TASK PROMPT - Print verbatim the opening line of the material and every subsequent line through the one containing "reach = 10;".

[BEGIN]

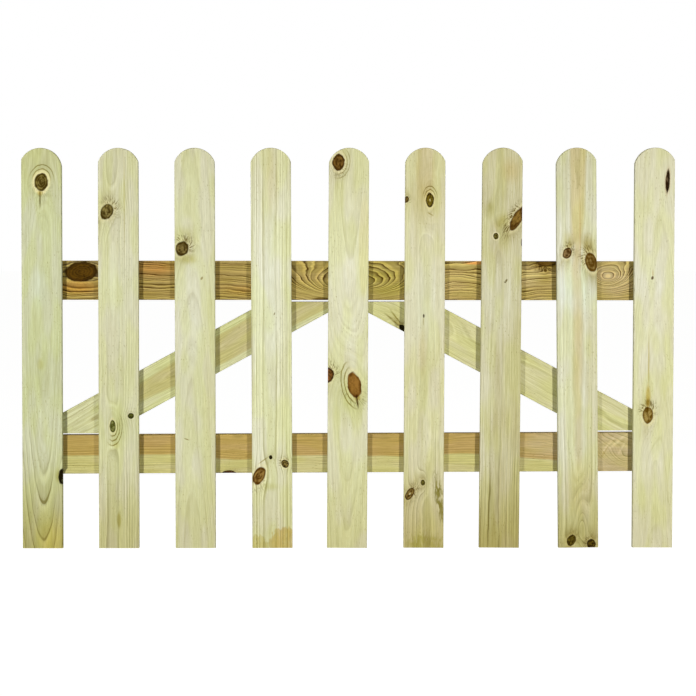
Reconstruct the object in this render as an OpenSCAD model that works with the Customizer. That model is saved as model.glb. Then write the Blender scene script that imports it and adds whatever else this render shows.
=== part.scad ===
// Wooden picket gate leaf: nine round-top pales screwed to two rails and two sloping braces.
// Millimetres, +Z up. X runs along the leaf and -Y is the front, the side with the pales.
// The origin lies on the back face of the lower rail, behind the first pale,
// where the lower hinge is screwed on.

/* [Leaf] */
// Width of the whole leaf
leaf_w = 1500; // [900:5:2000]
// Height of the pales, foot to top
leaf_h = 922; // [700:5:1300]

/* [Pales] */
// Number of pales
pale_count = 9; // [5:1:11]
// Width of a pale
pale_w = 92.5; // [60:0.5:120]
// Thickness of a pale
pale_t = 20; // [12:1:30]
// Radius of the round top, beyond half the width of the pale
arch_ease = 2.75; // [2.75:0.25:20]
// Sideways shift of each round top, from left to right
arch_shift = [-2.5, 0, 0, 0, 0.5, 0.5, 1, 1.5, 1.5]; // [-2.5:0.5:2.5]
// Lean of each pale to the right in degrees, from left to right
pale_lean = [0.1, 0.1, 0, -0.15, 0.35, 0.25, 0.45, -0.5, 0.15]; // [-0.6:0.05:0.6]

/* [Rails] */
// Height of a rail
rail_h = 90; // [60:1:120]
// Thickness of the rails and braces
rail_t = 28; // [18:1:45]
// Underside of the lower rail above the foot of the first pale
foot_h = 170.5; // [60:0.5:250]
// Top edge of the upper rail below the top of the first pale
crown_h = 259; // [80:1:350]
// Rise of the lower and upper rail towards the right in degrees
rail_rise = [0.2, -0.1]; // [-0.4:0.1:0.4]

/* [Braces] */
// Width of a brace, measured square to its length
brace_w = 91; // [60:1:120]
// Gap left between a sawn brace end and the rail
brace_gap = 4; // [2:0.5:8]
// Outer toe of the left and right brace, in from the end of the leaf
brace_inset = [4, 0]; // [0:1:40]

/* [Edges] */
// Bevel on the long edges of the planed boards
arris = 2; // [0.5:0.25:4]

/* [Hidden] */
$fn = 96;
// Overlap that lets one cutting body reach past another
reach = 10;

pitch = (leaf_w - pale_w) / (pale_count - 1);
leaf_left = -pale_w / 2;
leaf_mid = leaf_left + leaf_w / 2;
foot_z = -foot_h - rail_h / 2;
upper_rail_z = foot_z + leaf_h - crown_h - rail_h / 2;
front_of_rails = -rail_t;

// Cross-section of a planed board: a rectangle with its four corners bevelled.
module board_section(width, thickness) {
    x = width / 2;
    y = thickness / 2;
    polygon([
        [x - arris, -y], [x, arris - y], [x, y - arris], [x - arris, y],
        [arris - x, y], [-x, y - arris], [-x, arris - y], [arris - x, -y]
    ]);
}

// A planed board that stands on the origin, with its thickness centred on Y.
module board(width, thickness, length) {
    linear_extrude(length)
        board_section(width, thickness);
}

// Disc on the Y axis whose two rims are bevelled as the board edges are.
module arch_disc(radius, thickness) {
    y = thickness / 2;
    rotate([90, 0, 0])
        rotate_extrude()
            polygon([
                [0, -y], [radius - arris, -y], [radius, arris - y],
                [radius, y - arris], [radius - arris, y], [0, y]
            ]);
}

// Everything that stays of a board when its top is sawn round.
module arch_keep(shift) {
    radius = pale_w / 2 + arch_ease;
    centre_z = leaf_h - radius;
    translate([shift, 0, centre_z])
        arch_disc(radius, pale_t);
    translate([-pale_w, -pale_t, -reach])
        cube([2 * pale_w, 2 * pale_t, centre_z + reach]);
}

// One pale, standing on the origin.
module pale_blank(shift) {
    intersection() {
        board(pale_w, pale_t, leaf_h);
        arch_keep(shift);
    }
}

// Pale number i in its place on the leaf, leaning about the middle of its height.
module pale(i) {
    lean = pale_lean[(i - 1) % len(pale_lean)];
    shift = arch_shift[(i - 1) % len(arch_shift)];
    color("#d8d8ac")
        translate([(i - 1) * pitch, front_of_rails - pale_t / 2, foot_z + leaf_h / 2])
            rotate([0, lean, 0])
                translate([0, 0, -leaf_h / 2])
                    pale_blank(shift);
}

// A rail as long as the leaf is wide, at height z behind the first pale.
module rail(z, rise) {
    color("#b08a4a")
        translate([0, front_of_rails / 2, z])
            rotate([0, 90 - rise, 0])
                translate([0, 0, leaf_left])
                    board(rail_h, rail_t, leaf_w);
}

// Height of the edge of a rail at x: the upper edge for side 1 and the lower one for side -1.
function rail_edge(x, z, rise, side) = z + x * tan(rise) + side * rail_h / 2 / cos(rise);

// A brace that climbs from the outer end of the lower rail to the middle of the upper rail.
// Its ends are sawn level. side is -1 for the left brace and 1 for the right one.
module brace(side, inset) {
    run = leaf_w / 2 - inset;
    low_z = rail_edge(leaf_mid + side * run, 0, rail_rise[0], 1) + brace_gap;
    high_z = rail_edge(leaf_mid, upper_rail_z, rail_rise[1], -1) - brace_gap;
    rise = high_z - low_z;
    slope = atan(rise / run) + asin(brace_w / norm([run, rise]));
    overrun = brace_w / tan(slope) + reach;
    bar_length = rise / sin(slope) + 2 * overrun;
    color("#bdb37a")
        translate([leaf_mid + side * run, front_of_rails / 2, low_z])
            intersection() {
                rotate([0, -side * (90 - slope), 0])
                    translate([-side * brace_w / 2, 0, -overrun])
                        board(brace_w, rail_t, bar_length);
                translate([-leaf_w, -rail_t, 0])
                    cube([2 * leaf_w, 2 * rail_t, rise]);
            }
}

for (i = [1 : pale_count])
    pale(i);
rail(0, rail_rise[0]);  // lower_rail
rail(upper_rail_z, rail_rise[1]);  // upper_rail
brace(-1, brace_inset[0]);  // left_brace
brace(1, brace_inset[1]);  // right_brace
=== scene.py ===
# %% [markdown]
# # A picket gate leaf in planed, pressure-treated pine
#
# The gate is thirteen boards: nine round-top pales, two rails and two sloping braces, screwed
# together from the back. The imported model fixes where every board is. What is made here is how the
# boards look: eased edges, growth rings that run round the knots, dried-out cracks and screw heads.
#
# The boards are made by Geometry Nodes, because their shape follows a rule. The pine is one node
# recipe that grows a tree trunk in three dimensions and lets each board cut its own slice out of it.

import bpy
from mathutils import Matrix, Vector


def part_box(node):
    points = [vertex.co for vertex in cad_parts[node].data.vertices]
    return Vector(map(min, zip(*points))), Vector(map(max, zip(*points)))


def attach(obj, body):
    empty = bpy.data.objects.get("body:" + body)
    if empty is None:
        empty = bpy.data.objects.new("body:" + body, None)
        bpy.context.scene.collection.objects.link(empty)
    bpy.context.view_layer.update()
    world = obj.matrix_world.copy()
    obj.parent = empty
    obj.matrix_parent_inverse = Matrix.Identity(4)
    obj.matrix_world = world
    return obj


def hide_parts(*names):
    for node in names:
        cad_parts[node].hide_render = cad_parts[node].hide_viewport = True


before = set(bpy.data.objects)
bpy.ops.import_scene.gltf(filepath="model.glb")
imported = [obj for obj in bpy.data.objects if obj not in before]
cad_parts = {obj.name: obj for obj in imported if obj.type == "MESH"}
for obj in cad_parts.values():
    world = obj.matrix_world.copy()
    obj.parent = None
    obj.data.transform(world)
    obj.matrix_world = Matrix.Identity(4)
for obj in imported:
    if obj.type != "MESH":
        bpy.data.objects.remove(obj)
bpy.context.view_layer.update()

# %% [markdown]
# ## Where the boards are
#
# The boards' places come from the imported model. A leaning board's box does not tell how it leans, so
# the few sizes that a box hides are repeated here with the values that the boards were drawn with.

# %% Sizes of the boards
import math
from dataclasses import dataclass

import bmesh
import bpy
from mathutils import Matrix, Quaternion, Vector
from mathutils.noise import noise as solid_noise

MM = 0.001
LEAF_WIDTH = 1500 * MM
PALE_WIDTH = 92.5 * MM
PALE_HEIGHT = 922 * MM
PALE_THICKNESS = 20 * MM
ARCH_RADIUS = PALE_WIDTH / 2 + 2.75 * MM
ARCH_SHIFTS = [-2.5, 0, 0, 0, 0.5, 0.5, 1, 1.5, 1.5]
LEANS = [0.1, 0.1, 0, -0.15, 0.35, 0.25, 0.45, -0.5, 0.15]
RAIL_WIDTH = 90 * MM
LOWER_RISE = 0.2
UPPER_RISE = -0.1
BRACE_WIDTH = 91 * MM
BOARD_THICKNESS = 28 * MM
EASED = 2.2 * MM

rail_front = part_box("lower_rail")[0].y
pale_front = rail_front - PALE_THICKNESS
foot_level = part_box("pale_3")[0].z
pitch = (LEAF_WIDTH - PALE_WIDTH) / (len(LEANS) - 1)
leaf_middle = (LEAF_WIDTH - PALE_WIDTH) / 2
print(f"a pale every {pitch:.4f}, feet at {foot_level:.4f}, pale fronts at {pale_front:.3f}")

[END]

OUTPUT -
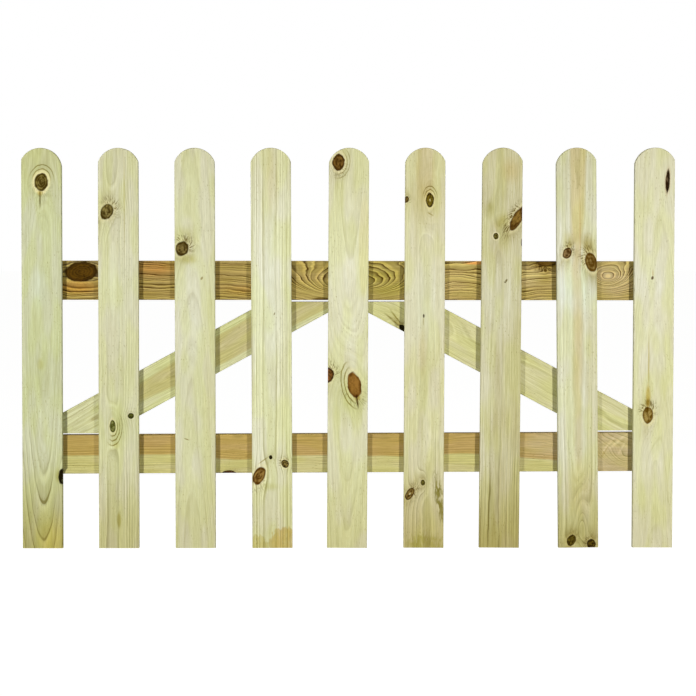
Reconstruct the object in this render as an OpenSCAD model that works with the Customizer. That model is saved as model.glb. Then write the Blender scene script that imports it and adds whatever else this render shows.
=== part.scad ===
// Wooden picket gate leaf: nine round-top pales screwed to two rails and two sloping braces.
// Millimetres, +Z up. X runs along the leaf and -Y is the front, the side with the pales.
// The origin lies on the back face of the lower rail, behind the first pale,
// where the lower hinge is screwed on.

/* [Leaf] */
// Width of the whole leaf
leaf_w = 1500; // [900:5:2000]
// Height of the pales, foot to top
leaf_h = 922; // [700:5:1300]

/* [Pales] */
// Number of pales
pale_count = 9; // [5:1:11]
// Width of a pale
pale_w = 92.5; // [60:0.5:120]
// Thickness of a pale
pale_t = 20; // [12:1:30]
// Radius of the round top, beyond half the width of the pale
arch_ease = 2.75; // [2.75:0.25:20]
// Sideways shift of each round top, from left to right
arch_shift = [-2.5, 0, 0, 0, 0.5, 0.5, 1, 1.5, 1.5]; // [-2.5:0.5:2.5]
// Lean of each pale to the right in degrees, from left to right
pale_lean = [0.1, 0.1, 0, -0.15, 0.35, 0.25, 0.45, -0.5, 0.15]; // [-0.6:0.05:0.6]

/* [Rails] */
// Height of a rail
rail_h = 90; // [60:1:120]
// Thickness of the rails and braces
rail_t = 28; // [18:1:45]
// Underside of the lower rail above the foot of the first pale
foot_h = 170.5; // [60:0.5:250]
// Top edge of the upper rail below the top of the first pale
crown_h = 259; // [80:1:350]
// Rise of the lower and upper rail towards the right in degrees
rail_rise = [0.2, -0.1]; // [-0.4:0.1:0.4]

/* [Braces] */
// Width of a brace, measured square to its length
brace_w = 91; // [60:1:120]
// Gap left between a sawn brace end and the rail
brace_gap = 4; // [2:0.5:8]
// Outer toe of the left and right brace, in from the end of the leaf
brace_inset = [4, 0]; // [0:1:40]

/* [Edges] */
// Bevel on the long edges of the planed boards
arris = 2; // [0.5:0.25:4]

/* [Hidden] */
$fn = 96;
// Overlap that lets one cutting body reach past another
reach = 10;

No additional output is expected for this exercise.